Well, here are some of my thoughts after completing this book:
GUNS, GERMS AND STEEL is a book that was highly criticized for being environmentally deterministic as it is mainly about the impact that the environment had on factors such as food productions, fighting skills, technology, political organizations and language/writing skills for the development of human societies. Some evolving faster than others.
One of the main questions the author attempts to explain is why Eurasian civilizations developed a more complex or organized society faster that civilizations in America or Africa and ended up conquering them instead of being the other way around. For example, why Pizarro conquered the Incas and Cortes the Aztec empire instead of them conquering the Spanish civilizations? What gave them such a head start before them?
The main argument defended throughout the book by the author is mainly that thanks to the horizontal east-west geographical axis of Eurasia is what favored such environmental conditions for developing the complexity of these societies in a shorter period of time than on those living in the vertical axis such as America or Africa. He gives far more importance to this geographical distribution rather than the intellectual or the inherited differences of human evolutionary biology or genetics. He argues that this North-South vertical axis in America has wider variety in latitude giving therefore big changes such as a variety in climate or areas such as the deserts or rainforest making it difficult for plants or animals to flourish, to domesticate and the diffusion on these new techniques and technology faster to closer societies.

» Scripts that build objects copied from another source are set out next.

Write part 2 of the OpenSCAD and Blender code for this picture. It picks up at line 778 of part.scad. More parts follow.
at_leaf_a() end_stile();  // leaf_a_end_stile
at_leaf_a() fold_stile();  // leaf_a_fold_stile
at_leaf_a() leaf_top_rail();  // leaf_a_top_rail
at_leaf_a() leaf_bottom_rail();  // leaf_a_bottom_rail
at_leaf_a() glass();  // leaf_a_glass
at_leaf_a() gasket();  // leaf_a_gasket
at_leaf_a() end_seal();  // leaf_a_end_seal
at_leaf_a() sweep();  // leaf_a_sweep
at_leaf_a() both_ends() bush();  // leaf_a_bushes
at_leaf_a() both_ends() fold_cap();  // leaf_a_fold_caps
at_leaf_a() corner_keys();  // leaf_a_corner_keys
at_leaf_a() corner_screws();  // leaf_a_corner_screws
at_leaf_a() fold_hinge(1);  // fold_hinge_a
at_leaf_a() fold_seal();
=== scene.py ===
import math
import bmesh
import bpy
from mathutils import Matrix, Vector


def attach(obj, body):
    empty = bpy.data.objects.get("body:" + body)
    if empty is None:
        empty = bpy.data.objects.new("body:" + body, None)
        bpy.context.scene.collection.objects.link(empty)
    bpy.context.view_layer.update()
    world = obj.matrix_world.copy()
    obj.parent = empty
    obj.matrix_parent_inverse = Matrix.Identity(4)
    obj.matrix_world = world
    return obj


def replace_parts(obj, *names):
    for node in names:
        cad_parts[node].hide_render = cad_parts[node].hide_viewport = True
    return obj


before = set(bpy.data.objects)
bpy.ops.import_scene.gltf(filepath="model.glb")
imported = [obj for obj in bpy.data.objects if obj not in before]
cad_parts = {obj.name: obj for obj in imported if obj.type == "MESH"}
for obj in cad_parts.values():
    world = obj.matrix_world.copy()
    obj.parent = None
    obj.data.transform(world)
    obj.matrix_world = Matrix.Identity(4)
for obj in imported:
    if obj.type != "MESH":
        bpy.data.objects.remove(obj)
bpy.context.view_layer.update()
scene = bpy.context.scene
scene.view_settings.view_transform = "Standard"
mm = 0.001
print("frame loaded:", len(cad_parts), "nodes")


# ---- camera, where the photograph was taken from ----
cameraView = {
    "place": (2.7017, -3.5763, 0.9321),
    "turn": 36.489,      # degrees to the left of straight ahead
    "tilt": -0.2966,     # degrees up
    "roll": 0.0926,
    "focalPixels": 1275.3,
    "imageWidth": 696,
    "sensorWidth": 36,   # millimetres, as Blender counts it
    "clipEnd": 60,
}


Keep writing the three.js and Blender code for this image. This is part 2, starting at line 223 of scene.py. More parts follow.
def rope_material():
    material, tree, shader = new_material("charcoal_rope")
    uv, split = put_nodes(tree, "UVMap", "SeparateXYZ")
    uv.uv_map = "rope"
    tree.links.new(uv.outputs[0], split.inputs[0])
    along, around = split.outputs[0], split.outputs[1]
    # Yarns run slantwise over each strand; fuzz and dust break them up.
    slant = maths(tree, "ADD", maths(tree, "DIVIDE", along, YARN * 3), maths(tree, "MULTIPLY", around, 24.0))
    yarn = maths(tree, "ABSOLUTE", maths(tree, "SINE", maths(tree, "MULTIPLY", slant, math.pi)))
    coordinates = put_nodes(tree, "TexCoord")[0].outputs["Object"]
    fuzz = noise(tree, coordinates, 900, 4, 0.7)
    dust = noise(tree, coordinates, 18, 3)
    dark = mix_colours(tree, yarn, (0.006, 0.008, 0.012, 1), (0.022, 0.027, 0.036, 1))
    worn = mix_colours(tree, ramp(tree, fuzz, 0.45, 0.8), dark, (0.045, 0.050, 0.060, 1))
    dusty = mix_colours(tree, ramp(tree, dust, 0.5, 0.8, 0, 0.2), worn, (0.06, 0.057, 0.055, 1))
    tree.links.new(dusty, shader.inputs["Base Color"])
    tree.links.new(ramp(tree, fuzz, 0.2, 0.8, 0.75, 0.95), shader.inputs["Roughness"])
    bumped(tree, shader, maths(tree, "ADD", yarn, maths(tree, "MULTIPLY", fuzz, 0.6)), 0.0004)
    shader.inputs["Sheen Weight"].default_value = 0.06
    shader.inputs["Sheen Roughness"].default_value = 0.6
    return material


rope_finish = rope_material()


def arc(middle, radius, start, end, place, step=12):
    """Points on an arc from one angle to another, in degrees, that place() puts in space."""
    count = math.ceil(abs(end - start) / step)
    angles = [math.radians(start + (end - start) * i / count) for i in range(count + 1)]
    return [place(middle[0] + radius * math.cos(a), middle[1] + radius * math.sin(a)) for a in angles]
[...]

According to Diamond, the first condition favored by this geographical distribution was food production. Through livestock and animal domestication, this allowed sedentary people such as farmers or herders to settle and achieve higher population densities than hunter gatherers which eventually were being replaced or had to end up adopting these new food production skills. The societies that adopted these new skills gave them a head start towards guns, germs and steel which basically means better weapons and that eventually helped them conquer other civilizations around the world.

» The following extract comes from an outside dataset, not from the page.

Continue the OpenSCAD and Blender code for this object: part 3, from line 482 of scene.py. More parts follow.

He also uses Tolstoy's quote "Happy families are all alike; every unhappy family is unhappy in its own way" to make the Anna Karenina principle which he applies to animal domestication. By this principle he says that human and most animal species make an unhappy marriage, it is through factors such as animal's diet, growth rate or mating habits among other characteristics that some wild animals were better for domestication than others giving again Eurasia also the best candidates for this domestication. Was this the romantic side of Diamond??
By the way....Kuru is caused by a virus?!! I don't think so. Kuru, which is caused by cannibalism, as well as Creutzfeldt-Jacob, Fatal Familial Insomnia and the Mad Cow disease among others are caused by PRIONS not by a virus. They do transmit like a virus, but they are NOT viruses they are Prions! I do not know if he did it in order to avoid the complexity of the subject on Prions and just to give an idea to the reader. But on a book that is approaching the evolution of microorganisms and/or diseases and the impact is can have on an entire population such as smallpox had on the Native Americans during the Spanish conquest then this will be the right time to introduce prions and their impact of the practice of cannibalism. Stanley Prusiner received a Nobel for his research work on Prions if any reader is interested on this.

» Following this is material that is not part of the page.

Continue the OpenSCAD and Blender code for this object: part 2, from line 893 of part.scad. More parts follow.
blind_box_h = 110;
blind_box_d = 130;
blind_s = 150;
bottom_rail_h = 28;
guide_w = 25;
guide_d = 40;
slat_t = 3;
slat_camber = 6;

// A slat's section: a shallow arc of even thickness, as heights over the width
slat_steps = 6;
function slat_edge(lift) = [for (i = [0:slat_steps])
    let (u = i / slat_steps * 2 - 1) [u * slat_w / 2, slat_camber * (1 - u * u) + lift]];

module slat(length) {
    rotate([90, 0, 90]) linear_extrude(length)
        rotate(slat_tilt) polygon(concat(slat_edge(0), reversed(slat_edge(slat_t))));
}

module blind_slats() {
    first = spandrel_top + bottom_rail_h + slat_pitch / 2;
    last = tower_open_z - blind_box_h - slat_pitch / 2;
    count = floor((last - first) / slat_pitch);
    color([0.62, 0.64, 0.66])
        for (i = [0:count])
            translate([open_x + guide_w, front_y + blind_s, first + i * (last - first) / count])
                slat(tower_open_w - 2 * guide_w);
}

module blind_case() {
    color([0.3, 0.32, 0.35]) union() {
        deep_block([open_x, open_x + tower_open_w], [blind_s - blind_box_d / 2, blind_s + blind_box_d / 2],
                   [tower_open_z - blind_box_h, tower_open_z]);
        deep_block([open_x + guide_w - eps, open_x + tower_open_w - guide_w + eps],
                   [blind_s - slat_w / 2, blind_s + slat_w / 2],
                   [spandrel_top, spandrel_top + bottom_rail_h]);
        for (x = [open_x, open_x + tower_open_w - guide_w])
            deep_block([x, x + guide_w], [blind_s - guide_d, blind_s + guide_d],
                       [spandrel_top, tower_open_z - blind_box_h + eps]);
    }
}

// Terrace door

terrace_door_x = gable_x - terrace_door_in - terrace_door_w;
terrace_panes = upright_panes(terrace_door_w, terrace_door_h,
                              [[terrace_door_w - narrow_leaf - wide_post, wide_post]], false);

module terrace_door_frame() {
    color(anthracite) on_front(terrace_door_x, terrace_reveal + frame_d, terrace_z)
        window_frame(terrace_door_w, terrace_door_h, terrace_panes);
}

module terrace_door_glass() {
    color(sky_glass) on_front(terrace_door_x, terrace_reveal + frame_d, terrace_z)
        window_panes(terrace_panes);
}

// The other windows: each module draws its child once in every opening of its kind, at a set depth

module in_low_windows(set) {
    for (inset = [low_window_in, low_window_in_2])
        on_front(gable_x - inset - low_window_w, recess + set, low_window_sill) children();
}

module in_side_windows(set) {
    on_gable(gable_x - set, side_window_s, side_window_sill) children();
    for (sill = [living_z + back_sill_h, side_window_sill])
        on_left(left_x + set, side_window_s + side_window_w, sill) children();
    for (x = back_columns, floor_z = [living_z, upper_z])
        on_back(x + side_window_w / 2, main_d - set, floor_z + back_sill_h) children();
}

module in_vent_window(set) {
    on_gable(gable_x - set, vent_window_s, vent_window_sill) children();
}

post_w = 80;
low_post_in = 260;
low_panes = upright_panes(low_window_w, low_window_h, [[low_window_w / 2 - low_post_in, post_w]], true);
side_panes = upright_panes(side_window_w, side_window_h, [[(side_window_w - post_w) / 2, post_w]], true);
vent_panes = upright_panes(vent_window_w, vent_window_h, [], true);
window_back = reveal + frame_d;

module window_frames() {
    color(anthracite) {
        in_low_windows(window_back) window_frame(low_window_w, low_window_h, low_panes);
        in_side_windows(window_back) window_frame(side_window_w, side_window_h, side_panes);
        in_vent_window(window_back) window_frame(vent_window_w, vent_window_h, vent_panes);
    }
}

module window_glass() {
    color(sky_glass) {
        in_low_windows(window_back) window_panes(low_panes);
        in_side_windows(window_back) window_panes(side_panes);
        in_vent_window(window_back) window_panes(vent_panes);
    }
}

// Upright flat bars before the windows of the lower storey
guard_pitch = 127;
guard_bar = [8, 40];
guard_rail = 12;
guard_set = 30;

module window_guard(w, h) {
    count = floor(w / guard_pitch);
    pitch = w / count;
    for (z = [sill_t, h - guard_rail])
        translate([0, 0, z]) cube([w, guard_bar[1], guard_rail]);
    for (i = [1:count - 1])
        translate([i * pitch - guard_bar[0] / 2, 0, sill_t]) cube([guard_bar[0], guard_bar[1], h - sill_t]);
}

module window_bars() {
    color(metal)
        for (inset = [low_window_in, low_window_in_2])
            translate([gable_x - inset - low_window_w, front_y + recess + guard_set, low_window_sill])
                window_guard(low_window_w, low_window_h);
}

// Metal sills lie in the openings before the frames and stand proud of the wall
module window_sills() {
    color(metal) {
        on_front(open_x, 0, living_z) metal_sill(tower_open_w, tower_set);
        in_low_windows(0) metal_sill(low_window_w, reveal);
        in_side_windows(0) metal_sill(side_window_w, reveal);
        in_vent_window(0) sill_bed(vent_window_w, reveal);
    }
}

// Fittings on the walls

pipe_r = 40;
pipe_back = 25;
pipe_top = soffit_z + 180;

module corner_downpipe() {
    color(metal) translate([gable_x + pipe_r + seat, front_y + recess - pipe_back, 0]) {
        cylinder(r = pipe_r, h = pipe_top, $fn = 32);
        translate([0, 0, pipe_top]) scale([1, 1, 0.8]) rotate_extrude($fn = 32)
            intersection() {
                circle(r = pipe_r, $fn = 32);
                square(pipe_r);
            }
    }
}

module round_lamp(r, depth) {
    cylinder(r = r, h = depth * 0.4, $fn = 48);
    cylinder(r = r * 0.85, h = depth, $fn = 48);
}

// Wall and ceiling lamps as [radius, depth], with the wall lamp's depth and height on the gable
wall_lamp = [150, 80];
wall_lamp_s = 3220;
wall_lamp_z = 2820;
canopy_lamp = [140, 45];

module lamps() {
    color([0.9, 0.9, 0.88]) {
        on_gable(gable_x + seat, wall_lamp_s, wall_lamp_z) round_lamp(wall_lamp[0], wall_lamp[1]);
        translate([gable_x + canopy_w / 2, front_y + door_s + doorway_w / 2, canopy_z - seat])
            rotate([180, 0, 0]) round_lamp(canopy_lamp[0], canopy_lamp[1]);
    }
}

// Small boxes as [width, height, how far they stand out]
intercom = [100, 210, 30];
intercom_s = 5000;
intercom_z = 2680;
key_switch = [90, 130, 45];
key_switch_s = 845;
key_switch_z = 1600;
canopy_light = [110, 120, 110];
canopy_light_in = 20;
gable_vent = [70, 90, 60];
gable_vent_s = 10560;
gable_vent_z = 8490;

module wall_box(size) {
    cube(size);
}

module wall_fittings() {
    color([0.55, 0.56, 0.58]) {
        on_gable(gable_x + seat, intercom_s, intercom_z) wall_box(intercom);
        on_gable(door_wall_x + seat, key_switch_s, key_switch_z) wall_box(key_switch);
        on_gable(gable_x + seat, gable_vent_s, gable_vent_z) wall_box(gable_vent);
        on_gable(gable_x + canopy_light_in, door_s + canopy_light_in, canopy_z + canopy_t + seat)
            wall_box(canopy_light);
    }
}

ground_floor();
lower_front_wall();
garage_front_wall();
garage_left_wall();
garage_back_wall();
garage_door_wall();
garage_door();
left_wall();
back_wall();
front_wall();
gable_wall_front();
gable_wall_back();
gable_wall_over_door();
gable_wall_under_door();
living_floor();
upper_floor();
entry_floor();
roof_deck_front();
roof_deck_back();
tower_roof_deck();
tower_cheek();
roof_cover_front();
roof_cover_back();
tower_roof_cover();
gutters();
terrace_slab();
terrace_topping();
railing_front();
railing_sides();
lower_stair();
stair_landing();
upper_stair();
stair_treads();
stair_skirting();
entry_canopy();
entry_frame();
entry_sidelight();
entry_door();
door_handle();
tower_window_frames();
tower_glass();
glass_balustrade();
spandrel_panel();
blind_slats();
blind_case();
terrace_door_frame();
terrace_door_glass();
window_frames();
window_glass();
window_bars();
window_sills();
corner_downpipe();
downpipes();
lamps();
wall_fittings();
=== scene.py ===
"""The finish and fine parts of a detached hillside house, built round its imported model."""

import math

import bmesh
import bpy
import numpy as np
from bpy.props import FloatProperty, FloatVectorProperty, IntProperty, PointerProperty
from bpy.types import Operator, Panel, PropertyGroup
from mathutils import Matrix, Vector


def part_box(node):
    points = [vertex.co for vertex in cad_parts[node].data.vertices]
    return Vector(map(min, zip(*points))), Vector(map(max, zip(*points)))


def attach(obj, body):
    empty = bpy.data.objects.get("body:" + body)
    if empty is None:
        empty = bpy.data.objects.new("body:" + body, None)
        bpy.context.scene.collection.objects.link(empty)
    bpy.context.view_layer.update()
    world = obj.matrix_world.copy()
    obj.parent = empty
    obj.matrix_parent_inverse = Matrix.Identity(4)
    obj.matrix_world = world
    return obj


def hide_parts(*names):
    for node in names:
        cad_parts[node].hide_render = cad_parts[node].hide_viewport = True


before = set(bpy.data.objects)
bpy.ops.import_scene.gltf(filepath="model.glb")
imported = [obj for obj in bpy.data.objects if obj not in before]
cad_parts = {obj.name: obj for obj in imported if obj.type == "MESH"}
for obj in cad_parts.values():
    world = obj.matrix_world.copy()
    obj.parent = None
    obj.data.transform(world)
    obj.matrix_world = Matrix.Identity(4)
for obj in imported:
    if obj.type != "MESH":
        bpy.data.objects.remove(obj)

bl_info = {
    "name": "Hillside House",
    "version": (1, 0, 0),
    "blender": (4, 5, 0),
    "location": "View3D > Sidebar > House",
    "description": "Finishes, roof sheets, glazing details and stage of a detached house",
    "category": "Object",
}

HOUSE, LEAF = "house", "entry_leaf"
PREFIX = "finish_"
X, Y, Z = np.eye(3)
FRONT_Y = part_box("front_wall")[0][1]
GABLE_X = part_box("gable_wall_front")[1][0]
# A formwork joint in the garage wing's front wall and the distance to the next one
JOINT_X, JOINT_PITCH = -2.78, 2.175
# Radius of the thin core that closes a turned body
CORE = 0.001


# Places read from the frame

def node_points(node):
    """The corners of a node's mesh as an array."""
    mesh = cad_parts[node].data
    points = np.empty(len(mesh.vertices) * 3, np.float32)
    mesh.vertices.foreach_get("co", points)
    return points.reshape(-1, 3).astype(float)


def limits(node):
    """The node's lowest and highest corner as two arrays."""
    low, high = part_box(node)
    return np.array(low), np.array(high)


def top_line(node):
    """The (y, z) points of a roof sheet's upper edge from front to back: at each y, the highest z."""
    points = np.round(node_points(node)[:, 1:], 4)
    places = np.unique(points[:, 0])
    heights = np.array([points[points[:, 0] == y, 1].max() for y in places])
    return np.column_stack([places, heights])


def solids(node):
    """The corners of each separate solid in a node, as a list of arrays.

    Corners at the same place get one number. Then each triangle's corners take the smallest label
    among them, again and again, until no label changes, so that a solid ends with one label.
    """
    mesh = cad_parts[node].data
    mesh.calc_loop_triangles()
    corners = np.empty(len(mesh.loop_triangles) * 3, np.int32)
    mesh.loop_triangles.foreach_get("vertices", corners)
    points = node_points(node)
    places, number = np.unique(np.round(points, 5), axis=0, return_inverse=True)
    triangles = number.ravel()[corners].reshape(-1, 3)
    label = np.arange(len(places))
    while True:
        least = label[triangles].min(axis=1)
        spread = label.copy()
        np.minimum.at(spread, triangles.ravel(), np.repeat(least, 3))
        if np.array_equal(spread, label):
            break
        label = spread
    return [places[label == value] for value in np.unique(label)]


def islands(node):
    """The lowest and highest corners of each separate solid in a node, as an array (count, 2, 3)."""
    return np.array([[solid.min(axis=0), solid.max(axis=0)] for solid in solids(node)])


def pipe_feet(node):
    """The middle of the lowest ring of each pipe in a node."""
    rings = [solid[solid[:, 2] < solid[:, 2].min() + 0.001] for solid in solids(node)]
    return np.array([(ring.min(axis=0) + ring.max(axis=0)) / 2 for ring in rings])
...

Now, Diamond tries to use Darwin in his favor stating that his first chapter On the Origin of Species he explains how domesticated plants and animals arose through Artificial selection by humans but what about the process of Natural selection in humans in all this history? We have evolved thanks that we are a very competitive species after all. Are we really only the result of all these environmental conditions that directed the fate of our societies? However, I think he does apply the process of natural selection regarding our immunity to certain microorganisms.
Personally I think, that yes environmental factors do play an important role in the development of a society but it is also thanks to the inherited traits of our evolution that give humans the ability to adapt to these conditions and use them intelligently according to our needs and our understanding. It has to be multifactorial not only geographical. Now, with the rise of Epigenetics it would be interesting to know how does the environment really have influenced and directed our gene expression and the new adaptations and/or mutations we have developed and are still developing.
Anyways, this is a great book on the "GUNS AND STEEL" part of world history and you can learn many interesting facts since the rise of our civilization. But it is fair regarding its approach on the"GERMS" part. He does mention how many epidemics have played a major role on the fate of many human societies throughout history (Influenza, Smallpox or HIV) and how this diseases are still influencing us through mutations in our genetic code and play an important part of our evolution. However, as a professor in geography, I think he focuses deeply on his geographical axis argument that make us who we are today. Well, if you follow the author's thoughts, after all it was Eurasia who took the lead and conquered and influenced many other parts of the world and our history and making him writing this book.